WORK TO COMPLETE —
Please say how many lines of the listing hold "pose", with no other words in the answer.

THE RECORDS —
----------

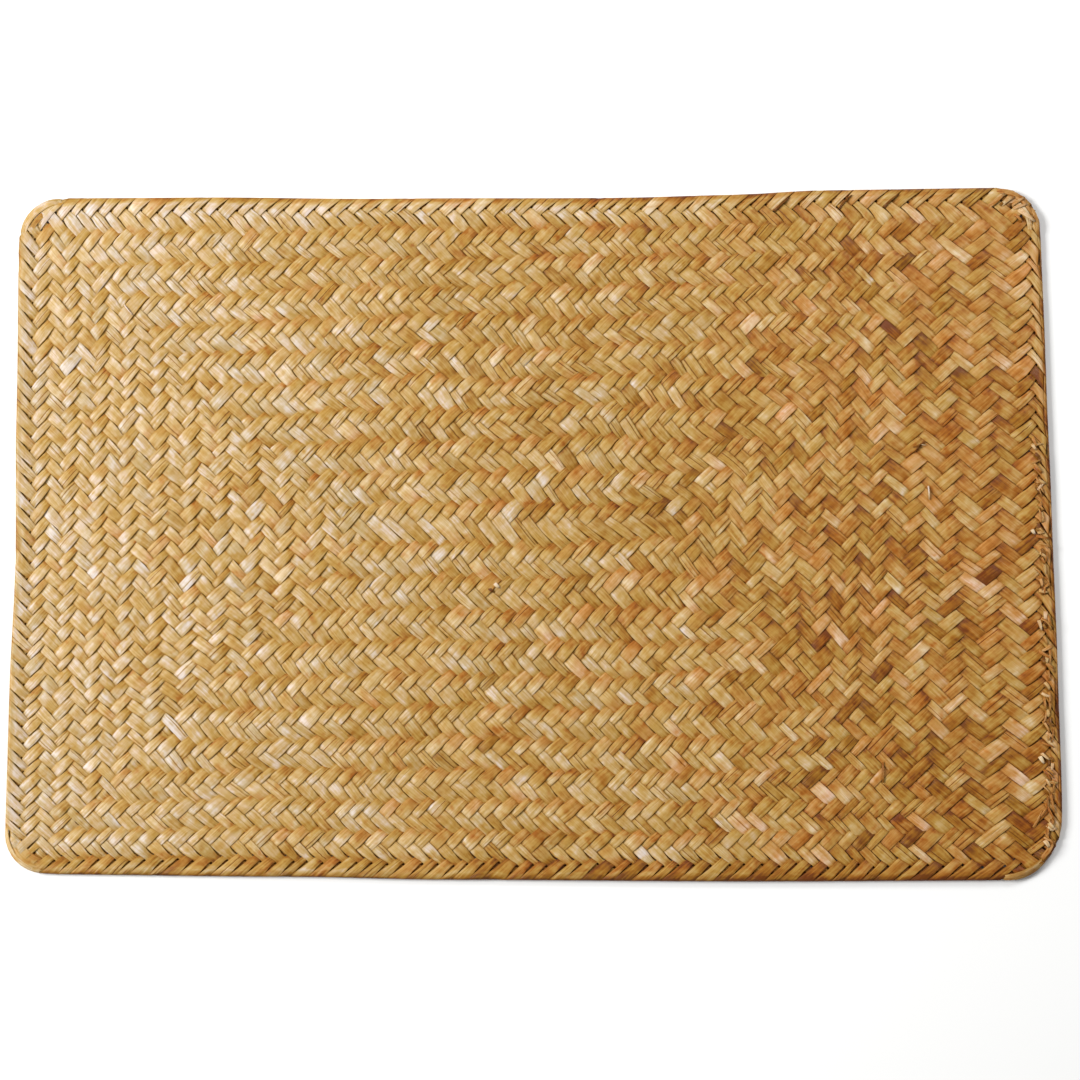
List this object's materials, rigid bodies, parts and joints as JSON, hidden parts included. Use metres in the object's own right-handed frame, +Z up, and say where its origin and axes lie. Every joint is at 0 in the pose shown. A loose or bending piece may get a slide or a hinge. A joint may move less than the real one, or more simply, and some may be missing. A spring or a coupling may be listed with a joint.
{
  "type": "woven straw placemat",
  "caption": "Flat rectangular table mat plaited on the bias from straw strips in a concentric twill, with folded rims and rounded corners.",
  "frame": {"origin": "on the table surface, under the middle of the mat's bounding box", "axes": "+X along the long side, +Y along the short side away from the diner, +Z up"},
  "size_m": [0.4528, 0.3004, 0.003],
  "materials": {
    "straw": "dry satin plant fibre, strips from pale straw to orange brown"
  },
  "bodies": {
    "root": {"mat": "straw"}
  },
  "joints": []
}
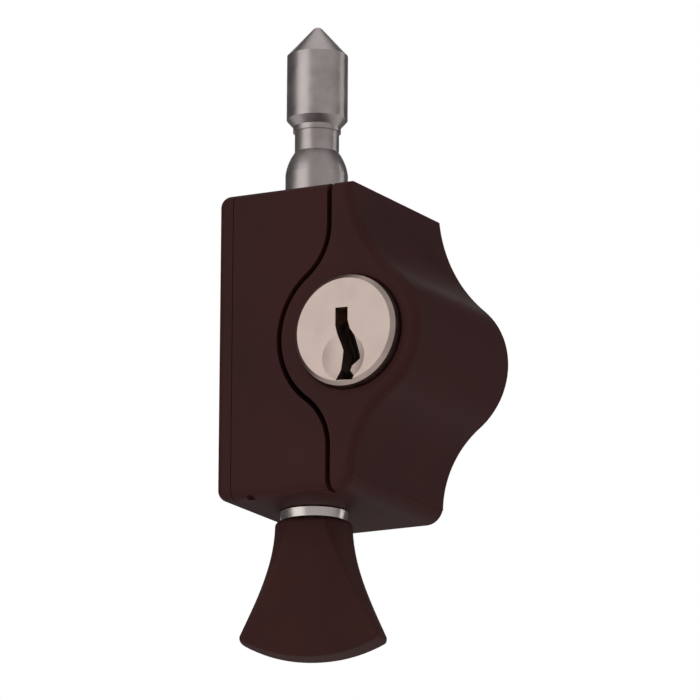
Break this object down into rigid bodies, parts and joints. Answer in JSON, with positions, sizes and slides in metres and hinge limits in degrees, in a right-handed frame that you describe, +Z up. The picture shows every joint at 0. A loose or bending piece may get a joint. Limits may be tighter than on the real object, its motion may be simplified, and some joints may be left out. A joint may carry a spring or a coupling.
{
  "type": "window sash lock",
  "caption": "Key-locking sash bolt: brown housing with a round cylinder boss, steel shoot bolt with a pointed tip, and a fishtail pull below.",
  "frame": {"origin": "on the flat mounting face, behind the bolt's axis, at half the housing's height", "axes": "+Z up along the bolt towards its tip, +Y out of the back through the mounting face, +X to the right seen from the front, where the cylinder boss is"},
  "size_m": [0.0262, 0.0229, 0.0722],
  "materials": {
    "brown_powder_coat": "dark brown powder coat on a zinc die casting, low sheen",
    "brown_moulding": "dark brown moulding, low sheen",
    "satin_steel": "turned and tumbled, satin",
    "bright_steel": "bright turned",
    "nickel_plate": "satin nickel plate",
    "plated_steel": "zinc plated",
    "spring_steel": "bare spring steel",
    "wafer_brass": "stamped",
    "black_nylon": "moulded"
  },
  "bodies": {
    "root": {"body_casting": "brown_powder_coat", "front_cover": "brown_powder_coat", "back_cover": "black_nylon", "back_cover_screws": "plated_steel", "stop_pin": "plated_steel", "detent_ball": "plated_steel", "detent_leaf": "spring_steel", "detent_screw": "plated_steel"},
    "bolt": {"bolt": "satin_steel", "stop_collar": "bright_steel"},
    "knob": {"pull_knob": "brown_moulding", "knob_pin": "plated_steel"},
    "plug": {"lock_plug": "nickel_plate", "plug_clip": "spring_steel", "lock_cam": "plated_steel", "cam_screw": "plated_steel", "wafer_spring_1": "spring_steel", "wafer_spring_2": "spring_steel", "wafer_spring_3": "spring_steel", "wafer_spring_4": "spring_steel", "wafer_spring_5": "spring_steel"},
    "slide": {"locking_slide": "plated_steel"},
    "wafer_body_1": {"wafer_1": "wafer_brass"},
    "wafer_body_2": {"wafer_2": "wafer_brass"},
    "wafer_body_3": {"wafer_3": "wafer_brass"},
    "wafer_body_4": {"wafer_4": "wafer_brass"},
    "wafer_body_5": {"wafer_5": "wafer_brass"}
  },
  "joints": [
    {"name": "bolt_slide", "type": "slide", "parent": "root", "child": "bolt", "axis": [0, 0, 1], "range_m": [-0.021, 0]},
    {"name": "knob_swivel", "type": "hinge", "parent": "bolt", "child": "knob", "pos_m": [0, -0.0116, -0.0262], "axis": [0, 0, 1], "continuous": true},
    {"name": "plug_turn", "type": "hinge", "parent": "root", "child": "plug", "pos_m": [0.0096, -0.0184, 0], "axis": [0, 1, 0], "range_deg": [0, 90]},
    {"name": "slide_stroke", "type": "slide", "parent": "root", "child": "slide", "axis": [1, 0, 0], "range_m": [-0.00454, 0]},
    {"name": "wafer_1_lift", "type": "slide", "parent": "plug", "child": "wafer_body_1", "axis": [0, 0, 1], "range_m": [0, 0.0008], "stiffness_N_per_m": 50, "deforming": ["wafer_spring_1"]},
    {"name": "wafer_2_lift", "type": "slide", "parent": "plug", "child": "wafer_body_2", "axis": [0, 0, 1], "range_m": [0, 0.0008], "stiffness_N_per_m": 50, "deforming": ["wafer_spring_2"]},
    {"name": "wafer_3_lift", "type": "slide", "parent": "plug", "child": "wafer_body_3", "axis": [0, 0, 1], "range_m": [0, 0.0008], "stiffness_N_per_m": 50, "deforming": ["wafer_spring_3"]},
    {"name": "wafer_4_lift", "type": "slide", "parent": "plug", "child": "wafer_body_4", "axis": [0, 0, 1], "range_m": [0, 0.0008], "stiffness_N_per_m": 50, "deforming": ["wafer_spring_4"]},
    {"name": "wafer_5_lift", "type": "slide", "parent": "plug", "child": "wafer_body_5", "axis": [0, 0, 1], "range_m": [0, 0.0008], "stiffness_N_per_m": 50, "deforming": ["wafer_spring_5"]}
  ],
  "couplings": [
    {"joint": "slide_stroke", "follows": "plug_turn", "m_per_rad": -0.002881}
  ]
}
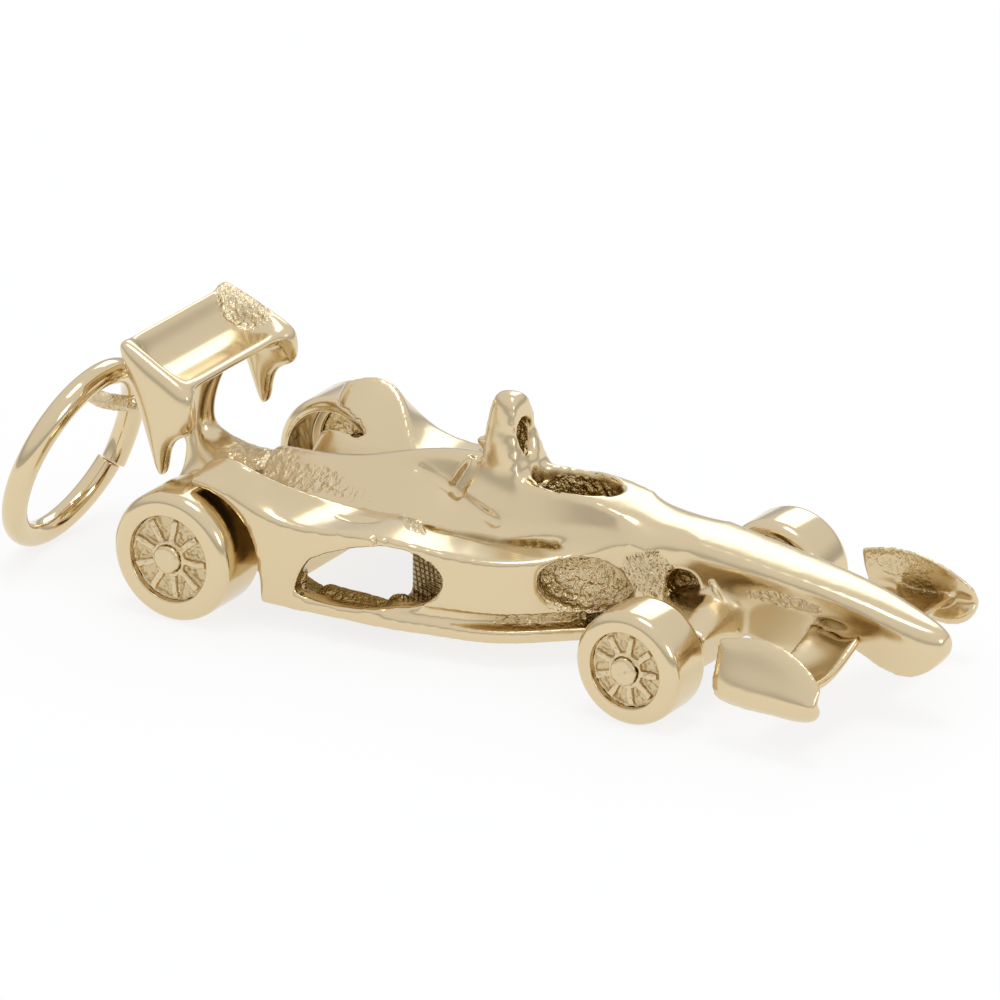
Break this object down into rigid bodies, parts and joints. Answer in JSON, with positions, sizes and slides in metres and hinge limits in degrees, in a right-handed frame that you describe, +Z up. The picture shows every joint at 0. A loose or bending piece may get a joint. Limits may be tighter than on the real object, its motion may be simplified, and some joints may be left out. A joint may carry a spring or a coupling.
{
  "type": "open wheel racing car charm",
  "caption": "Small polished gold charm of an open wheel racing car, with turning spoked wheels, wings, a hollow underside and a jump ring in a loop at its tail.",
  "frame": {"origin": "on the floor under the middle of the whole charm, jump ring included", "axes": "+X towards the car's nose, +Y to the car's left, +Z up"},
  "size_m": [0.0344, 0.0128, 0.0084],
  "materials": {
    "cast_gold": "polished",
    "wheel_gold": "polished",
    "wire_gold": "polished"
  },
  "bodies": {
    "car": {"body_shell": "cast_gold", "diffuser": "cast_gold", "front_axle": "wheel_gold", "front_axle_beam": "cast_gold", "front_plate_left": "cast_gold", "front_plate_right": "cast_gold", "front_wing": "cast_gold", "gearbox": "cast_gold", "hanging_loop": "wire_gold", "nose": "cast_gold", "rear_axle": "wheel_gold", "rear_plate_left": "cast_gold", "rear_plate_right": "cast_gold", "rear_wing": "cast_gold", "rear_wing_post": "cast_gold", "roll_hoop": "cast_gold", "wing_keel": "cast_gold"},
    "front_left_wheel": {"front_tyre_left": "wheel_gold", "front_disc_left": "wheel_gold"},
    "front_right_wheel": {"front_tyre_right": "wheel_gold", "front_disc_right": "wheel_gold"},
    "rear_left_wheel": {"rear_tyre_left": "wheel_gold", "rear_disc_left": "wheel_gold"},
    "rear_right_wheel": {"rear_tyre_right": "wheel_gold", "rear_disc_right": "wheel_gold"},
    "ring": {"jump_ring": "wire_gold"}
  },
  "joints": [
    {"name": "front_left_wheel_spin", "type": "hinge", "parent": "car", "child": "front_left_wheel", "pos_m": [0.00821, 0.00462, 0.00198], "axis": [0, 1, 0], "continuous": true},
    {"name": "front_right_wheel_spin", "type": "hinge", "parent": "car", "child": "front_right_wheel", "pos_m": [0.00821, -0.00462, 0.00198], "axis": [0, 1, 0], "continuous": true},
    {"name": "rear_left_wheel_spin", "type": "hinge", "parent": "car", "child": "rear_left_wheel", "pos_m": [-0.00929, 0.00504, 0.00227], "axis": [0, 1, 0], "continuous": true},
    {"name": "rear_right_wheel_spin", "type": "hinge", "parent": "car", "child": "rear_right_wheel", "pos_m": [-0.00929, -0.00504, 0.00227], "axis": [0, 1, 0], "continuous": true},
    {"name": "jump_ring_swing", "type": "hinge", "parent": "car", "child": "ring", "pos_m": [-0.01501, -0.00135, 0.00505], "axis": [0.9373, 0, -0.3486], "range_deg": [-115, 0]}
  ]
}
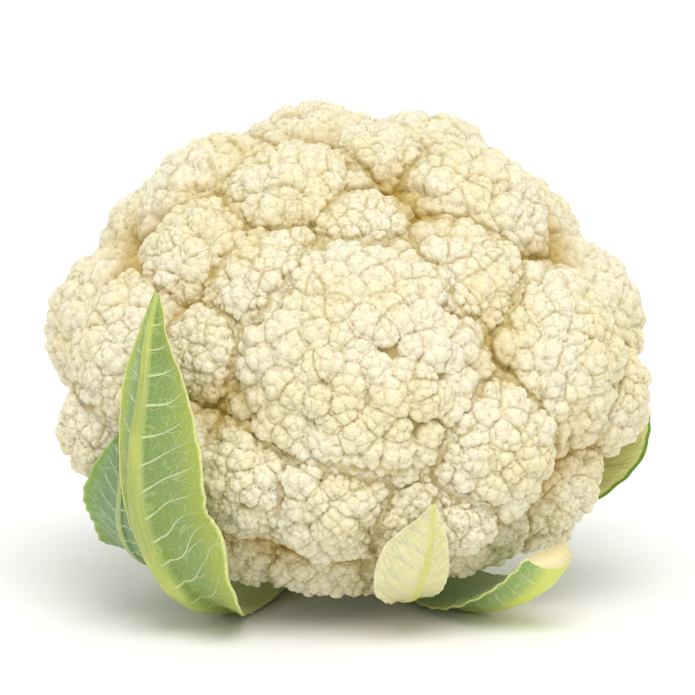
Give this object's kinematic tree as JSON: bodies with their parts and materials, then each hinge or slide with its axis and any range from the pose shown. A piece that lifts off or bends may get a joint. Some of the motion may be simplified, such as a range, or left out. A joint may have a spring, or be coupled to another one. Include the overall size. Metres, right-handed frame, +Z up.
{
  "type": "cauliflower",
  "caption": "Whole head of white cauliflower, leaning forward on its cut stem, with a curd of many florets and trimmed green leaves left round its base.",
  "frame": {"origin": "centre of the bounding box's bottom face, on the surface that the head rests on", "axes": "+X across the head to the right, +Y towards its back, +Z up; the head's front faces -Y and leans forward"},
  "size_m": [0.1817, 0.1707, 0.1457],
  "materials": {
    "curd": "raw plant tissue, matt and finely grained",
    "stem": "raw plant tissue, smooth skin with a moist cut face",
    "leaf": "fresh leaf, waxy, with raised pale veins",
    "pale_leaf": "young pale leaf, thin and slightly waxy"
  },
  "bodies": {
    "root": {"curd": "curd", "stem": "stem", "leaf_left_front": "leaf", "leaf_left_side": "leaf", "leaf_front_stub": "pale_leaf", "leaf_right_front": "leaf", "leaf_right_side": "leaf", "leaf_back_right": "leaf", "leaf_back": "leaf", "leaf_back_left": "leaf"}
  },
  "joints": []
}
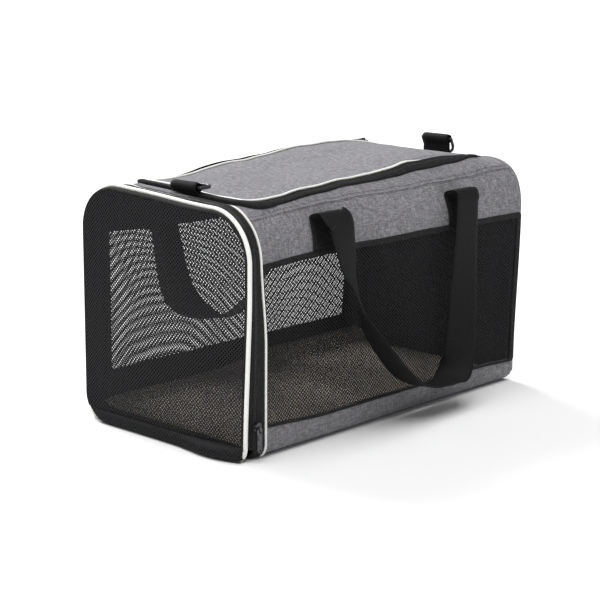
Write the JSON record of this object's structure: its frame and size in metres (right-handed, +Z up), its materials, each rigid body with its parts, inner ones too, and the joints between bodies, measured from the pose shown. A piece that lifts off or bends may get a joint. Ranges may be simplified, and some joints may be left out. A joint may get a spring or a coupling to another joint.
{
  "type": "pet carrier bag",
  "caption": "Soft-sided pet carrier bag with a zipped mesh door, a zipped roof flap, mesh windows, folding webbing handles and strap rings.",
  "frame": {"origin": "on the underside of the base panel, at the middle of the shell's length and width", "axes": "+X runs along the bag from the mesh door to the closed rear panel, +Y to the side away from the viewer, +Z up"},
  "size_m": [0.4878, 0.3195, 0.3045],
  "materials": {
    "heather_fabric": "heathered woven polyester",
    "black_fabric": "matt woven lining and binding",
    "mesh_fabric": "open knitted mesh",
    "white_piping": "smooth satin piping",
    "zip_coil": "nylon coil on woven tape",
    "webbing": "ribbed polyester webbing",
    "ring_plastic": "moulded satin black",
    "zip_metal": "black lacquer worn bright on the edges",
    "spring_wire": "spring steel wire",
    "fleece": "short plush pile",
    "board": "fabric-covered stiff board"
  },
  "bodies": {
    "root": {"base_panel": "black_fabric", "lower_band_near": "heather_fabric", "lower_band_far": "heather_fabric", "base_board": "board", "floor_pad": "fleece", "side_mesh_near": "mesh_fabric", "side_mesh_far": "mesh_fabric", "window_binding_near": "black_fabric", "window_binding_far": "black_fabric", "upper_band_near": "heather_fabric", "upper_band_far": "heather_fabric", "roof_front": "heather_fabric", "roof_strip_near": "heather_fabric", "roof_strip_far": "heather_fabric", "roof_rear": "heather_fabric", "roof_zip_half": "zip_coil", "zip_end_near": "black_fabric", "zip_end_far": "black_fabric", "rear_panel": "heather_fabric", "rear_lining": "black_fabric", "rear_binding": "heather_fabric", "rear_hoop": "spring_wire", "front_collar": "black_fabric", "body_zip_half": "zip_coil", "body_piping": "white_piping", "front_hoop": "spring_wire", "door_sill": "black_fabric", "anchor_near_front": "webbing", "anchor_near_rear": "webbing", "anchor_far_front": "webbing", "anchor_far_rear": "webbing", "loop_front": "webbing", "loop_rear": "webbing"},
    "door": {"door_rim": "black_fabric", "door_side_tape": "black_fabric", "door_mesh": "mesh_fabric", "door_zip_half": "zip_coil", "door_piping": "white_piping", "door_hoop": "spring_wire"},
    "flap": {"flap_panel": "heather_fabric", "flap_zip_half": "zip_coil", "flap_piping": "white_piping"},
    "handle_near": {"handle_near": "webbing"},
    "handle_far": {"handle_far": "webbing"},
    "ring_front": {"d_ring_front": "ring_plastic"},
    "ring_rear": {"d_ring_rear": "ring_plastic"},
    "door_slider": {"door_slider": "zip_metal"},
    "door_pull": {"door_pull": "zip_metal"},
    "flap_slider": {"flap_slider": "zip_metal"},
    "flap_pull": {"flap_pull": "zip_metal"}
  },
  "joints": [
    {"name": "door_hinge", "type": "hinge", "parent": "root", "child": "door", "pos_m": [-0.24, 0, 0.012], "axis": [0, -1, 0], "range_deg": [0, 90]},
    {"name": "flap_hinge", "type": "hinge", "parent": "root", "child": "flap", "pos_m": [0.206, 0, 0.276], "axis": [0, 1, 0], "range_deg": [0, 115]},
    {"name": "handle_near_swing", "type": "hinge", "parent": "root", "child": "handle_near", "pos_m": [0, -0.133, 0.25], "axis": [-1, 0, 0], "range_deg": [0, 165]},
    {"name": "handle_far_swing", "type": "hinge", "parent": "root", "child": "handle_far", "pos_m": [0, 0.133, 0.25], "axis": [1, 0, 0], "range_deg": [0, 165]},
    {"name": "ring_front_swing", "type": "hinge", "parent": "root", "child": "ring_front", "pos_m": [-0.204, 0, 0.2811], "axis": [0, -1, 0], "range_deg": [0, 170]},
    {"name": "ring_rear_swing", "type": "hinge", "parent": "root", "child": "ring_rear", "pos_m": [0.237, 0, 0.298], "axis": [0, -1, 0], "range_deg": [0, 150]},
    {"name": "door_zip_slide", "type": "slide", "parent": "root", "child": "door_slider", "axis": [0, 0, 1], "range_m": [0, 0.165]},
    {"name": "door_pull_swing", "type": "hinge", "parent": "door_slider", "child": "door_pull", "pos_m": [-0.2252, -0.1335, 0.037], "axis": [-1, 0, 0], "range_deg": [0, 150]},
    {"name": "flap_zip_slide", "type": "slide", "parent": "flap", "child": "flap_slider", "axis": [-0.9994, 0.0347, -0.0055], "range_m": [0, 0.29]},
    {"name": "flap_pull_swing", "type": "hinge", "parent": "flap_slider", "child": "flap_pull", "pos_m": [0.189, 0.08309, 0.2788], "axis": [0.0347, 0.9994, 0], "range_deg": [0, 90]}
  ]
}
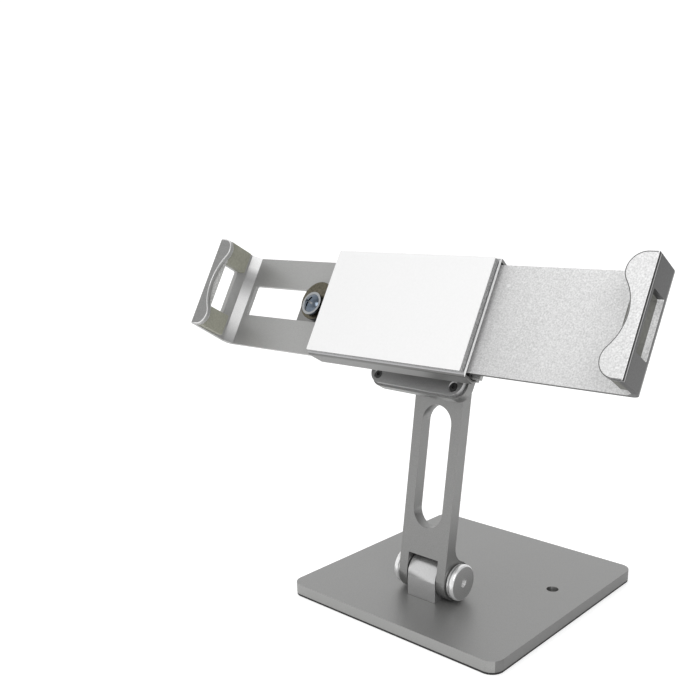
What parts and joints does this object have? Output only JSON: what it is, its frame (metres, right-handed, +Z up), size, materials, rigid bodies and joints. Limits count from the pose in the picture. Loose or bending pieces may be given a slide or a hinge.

----------

ANSWER TO THE PROBLEM —
4